* **Stored data**:
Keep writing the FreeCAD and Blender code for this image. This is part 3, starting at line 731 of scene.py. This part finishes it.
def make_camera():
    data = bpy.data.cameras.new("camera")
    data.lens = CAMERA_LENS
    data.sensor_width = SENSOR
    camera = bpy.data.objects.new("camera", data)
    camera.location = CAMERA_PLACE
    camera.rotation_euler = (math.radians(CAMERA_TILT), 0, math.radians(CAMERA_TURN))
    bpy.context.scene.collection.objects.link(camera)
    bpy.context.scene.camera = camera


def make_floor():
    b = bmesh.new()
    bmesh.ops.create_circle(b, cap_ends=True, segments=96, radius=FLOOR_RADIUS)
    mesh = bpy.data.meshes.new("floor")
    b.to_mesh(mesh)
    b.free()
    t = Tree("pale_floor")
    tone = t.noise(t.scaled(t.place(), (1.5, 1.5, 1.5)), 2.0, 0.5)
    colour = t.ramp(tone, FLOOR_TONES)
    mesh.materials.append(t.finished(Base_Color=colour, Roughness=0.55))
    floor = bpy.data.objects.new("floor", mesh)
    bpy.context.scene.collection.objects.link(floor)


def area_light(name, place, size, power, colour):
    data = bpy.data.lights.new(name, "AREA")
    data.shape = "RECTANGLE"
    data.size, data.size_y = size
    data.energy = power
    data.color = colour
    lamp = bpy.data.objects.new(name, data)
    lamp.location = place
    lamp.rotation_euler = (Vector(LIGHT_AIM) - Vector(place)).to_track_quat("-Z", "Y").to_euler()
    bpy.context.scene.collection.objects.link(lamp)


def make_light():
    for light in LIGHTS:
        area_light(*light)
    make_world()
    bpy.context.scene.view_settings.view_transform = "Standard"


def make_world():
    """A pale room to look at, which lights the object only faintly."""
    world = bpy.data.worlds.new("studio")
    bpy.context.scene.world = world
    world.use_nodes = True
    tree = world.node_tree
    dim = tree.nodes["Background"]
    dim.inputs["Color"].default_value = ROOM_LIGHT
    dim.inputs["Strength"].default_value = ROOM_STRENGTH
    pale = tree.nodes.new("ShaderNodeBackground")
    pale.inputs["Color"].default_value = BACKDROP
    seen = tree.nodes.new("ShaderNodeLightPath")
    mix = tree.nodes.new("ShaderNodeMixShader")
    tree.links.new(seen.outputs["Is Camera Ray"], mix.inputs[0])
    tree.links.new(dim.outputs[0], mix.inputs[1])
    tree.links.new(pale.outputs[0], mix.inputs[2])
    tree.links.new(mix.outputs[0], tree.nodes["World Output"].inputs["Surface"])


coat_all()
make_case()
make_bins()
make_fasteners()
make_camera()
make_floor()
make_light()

* **Required work**:
Going over the lines above, work out how many include "scene", then give only that number.

* **Finished task**:
7